WHAT THIS TASK INVOLVES
Copy every line, exactly and only, from the line containing "scene.py. More parts follow." to the line containing "under construction: its", both lines included.

[BEGIN]

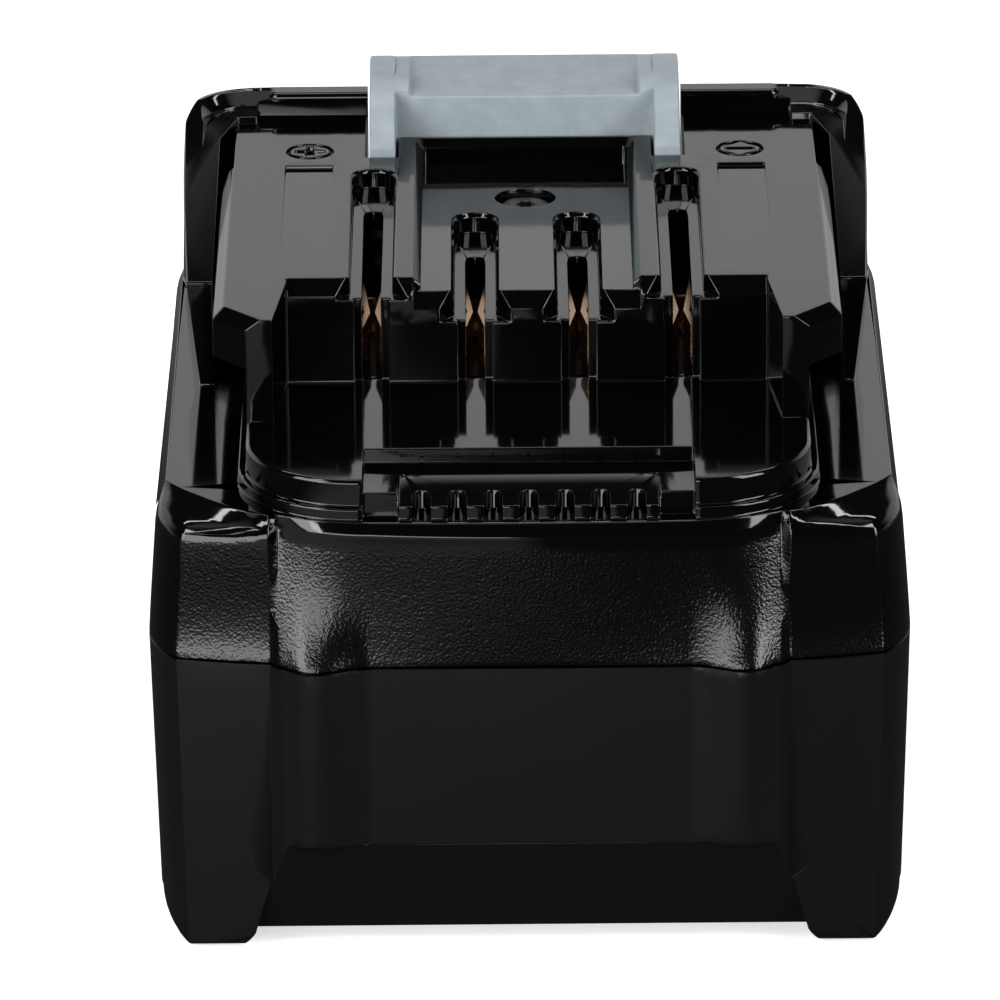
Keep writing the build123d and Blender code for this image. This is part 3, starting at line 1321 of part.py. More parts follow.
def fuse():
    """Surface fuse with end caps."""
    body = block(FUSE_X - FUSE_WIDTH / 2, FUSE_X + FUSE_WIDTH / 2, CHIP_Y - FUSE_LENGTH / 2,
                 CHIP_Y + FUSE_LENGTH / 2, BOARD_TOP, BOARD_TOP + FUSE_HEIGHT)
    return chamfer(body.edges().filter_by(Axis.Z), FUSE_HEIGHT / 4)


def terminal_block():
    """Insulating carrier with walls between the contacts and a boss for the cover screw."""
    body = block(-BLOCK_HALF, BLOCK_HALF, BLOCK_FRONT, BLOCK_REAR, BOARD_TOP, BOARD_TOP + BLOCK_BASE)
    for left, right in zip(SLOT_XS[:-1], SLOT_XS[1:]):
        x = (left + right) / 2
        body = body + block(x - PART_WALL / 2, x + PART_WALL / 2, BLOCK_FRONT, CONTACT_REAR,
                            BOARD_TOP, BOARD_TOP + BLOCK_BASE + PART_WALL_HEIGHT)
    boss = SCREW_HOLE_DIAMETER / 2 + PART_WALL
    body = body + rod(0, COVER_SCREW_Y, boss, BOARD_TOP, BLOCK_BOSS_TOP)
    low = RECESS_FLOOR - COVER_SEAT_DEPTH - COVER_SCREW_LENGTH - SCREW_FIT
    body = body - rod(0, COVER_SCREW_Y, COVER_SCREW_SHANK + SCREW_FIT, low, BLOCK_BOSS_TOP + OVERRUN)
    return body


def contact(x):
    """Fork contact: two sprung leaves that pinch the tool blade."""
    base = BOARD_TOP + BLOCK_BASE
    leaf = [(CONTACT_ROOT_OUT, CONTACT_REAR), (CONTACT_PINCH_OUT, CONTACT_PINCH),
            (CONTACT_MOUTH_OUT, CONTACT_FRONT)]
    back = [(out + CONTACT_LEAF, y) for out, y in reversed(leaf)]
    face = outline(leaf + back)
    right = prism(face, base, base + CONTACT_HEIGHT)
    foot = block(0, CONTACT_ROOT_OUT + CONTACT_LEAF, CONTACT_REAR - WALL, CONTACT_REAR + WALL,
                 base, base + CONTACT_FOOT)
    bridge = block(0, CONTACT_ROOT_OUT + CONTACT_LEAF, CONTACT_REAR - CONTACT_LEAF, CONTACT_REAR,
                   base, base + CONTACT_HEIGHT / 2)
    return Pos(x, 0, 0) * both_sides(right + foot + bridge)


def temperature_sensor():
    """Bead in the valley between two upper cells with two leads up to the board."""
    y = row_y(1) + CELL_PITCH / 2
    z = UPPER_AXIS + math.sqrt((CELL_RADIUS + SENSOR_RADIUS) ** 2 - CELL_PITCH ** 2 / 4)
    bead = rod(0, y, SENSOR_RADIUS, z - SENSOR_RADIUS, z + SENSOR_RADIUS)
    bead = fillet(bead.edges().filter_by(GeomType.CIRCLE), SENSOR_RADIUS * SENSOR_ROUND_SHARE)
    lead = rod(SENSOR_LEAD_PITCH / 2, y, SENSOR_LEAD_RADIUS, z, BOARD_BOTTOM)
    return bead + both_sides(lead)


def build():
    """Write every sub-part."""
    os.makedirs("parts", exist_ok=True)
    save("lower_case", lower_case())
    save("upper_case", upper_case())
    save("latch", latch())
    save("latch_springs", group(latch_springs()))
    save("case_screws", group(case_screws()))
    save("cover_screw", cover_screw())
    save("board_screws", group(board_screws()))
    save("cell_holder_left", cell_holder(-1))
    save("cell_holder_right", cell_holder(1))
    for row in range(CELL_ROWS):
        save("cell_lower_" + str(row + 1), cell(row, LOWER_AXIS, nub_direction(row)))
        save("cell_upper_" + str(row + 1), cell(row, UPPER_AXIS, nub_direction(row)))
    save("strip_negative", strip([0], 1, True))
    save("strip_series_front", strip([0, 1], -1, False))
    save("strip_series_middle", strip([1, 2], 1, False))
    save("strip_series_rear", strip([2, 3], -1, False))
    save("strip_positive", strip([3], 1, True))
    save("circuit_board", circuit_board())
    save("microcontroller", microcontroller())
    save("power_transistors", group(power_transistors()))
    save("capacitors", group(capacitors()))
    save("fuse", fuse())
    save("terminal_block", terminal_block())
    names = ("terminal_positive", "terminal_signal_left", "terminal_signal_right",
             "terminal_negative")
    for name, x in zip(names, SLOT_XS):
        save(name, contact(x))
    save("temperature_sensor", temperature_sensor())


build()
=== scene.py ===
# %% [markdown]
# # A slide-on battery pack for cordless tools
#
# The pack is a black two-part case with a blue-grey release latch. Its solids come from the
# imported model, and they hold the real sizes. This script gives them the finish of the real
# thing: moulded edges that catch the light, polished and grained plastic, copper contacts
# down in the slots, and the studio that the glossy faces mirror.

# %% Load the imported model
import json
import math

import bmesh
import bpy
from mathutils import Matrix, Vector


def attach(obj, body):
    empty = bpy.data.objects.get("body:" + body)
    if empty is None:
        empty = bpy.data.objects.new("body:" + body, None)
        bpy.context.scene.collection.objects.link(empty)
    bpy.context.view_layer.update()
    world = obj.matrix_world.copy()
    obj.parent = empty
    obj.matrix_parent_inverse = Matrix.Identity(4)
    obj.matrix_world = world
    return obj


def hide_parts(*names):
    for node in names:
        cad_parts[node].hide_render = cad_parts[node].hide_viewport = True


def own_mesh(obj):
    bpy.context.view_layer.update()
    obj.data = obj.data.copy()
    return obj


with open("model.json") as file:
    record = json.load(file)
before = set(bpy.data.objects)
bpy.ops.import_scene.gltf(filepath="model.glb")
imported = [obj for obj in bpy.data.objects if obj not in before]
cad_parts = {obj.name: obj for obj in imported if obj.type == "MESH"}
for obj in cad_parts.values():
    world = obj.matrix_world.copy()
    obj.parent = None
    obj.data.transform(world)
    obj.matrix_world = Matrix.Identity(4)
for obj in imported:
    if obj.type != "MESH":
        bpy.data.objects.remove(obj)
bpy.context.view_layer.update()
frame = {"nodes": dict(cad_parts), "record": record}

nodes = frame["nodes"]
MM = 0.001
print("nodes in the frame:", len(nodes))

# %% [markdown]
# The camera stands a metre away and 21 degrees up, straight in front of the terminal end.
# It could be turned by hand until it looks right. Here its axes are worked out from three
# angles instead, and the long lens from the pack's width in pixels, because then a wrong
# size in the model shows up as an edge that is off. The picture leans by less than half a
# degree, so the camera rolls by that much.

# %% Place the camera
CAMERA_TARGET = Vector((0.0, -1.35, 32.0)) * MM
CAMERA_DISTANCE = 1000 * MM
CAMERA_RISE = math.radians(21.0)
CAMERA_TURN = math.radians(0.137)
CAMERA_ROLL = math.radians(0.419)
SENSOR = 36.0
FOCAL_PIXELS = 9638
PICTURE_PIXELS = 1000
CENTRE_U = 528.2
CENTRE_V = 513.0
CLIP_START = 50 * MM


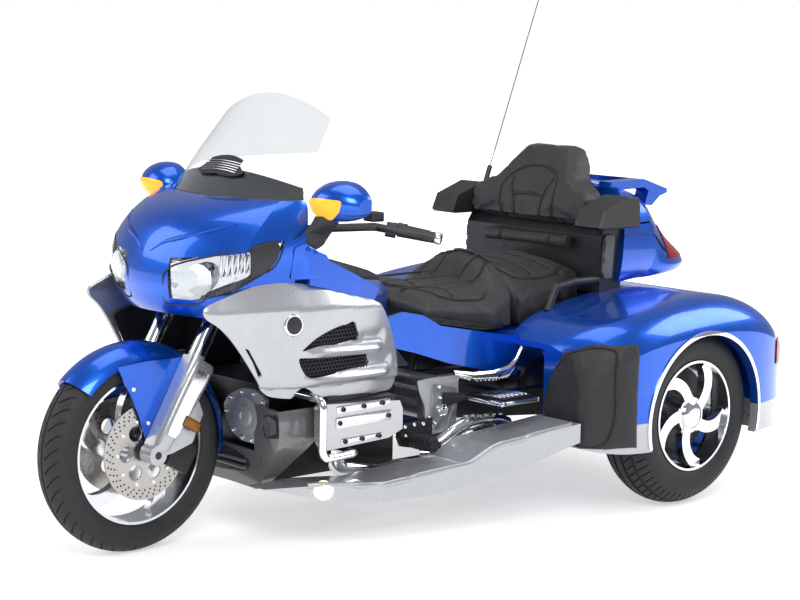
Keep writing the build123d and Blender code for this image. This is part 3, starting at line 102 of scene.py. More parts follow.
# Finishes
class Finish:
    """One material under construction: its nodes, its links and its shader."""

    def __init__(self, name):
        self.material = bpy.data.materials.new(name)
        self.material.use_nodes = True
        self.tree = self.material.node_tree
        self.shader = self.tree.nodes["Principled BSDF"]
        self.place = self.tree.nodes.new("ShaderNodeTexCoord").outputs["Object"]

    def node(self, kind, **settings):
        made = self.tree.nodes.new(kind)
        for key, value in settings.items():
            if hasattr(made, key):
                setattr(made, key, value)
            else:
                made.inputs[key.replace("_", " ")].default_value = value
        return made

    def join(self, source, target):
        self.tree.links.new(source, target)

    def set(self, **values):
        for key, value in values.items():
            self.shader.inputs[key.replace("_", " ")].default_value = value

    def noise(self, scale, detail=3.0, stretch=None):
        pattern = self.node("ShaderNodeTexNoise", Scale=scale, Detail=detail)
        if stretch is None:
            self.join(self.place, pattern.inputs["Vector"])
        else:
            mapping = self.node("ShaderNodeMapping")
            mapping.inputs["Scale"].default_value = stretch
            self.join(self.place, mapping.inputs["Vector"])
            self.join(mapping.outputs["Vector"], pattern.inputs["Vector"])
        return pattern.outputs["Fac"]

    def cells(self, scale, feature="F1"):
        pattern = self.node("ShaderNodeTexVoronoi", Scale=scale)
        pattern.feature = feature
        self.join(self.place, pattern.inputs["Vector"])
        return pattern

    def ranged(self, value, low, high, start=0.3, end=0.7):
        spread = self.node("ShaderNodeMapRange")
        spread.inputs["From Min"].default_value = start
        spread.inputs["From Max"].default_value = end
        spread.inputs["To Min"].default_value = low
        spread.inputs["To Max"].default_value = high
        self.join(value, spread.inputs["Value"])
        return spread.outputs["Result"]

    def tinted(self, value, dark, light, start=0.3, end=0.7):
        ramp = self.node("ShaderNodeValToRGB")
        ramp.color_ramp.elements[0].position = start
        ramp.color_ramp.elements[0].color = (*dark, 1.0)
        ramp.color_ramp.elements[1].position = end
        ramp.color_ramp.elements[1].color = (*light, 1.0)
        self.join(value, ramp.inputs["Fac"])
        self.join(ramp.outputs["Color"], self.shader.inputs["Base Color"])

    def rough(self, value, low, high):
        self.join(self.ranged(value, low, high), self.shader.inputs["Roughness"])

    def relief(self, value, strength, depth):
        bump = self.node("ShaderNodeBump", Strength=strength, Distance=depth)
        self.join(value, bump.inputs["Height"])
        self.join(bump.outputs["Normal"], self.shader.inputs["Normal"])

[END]

OUTPUT OF THE EXERCISE
Keep writing the build123d and Blender code for this image. This is part 3, starting at line 102 of scene.py. More parts follow.
# Finishes
class Finish:
    """One material under construction: its nodes, its links and its shader."""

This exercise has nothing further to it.